# Blue Dragon Charters Stripers Sat



## kapoc (Oct 3, 2003)

After looking at the weather I decided that the small scouting trip i had orginized should wait for a bit till the weather chilled for a min and made it a better ride. Thant didn't work too well so we left and made a slow ride to the ocean aganst some short waves and cold temps. Our first stop was a spot that had produced in the past but haden't held fish for a few years.......two drifts later seems like it wasn't holding again so we moved on.
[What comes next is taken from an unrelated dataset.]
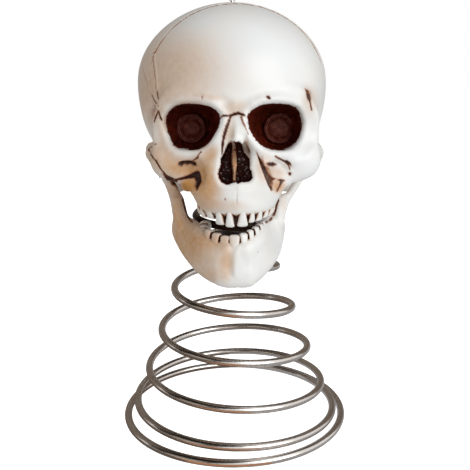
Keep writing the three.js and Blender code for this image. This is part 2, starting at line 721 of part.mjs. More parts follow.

The next spot was the ticket the spinning rods took a strong bend and it was on we were bailing striper from 30 lbs to 41 lbs we quickly reached our limit and released a few more to inclued a specal guest star a release citation bluefish ( 36 in). So in the end we left late came back early and managed to scratch out a limit and release even more.


----------



## reelfishin (Nov 18, 2008)

Now that is the kind of day to have fishing. Sounds like the rid out and in was not to bad. Wind sure was up today (monday). Not a good day to be out I bet.


----------



## RuddeDogg (Mar 20, 2004)

Nice work.


----------



## mud (Sep 23, 2007)

sweet and congrats on the bluefish


----------



## eaglesfanguy (May 1, 2003)

Awsome day fishin there.. Man i miss striped bass fishing...


----------